A great power-play tip in Gregory Campbell put the Panthers up 4-1 midway through the third but Jason Blake restored the two-goal margin with the highlight goal of the night, a shorthanded dash through the offensive zone that saw him tuck the puck past Florida goalie Tomas Vokoun at about the same time Blake catapulted himself into the net.

The Leafs were finishing a four-game homestand while the Panthers were making the last stop on a four-game road swing. Toronto was also coming off a solid 3-1 win over Ottawa on Saturday night and were well-rested. Go figure.

“I feel like we were ready to play but for some reason we were watching,” said Blake. “At home, especially at home, you’ve got to make sure you are ready to play. Our fans believe in us, they support us. For some reason we weren’t there tonight.”

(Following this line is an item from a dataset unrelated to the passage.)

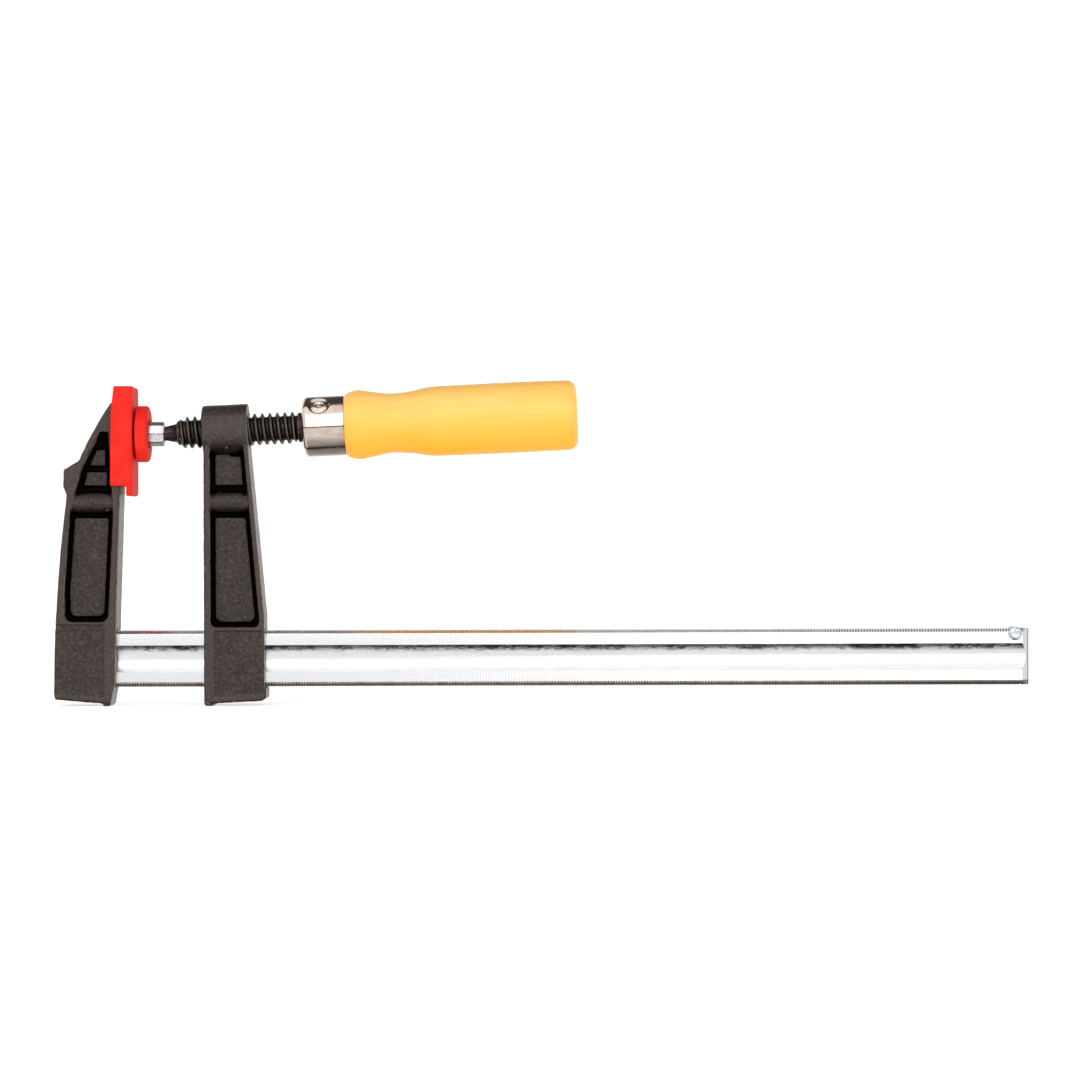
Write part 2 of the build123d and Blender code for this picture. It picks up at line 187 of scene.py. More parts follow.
# ---------------------------------------------------------------- materials
class Recipe:
    """A Principled material built up node by node, in the object's own coordinates."""

    def __init__(self, name, rotation=0.0, **sockets):
        self.material = bpy.data.materials.new(name)
        self.material.use_nodes = True
        self.tree = self.material.node_tree
        self.shader = self.tree.nodes["Principled BSDF"]
        for socket, value in sockets.items():
            self.feed(self.shader.inputs[socket.replace("_", " ")], value)
        place = self.node("ShaderNodeTexCoord").outputs["Object"]
        inputs = {"Vector": place, "Angle": rotation}
        turned = self.node("ShaderNodeVectorRotate", inputs, rotation_type="Y_AXIS")
        self.place = turned.outputs["Vector"]

    def node(self, kind, inputs=None, **settings):
        made = self.tree.nodes.new(kind)
        for key, value in settings.items():
            setattr(made, key, value)
        for key, value in (inputs or {}).items():
            self.feed(made.inputs[key], value)
        return made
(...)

If you want to step back, the result isn’t a shock. Wilson has pointed out inconsistency is the hallmark of a mediocre team. The Leafs won more than they lost in October, lost two more than they won in November, won seven and lost seven in December and now sit 1-2 for the New Year.

Inconsistency was never so consistent.

The game marked the return to the lineup of Luke Schenn who missed a dozen games. Schenn finished minus-1 but logged 21:25 of ice time, most of it with Ian White as his partner. Jonas Frogren saw his ice time halved to 10:33 after playing more than 20 minutes in Saturday’s win over Ottawa but turned in a plus-1 night.

The Leafs now head out for a road trip of their own with tough games in Montreal Thursday and Saturday in Philadelphia and for all the misery attached to the team’s 4-1 loss to Buffalo on New Year’s Day and Tuesday night’s stinker, the club could turn things around in a heartbeat. It seems to be what they do.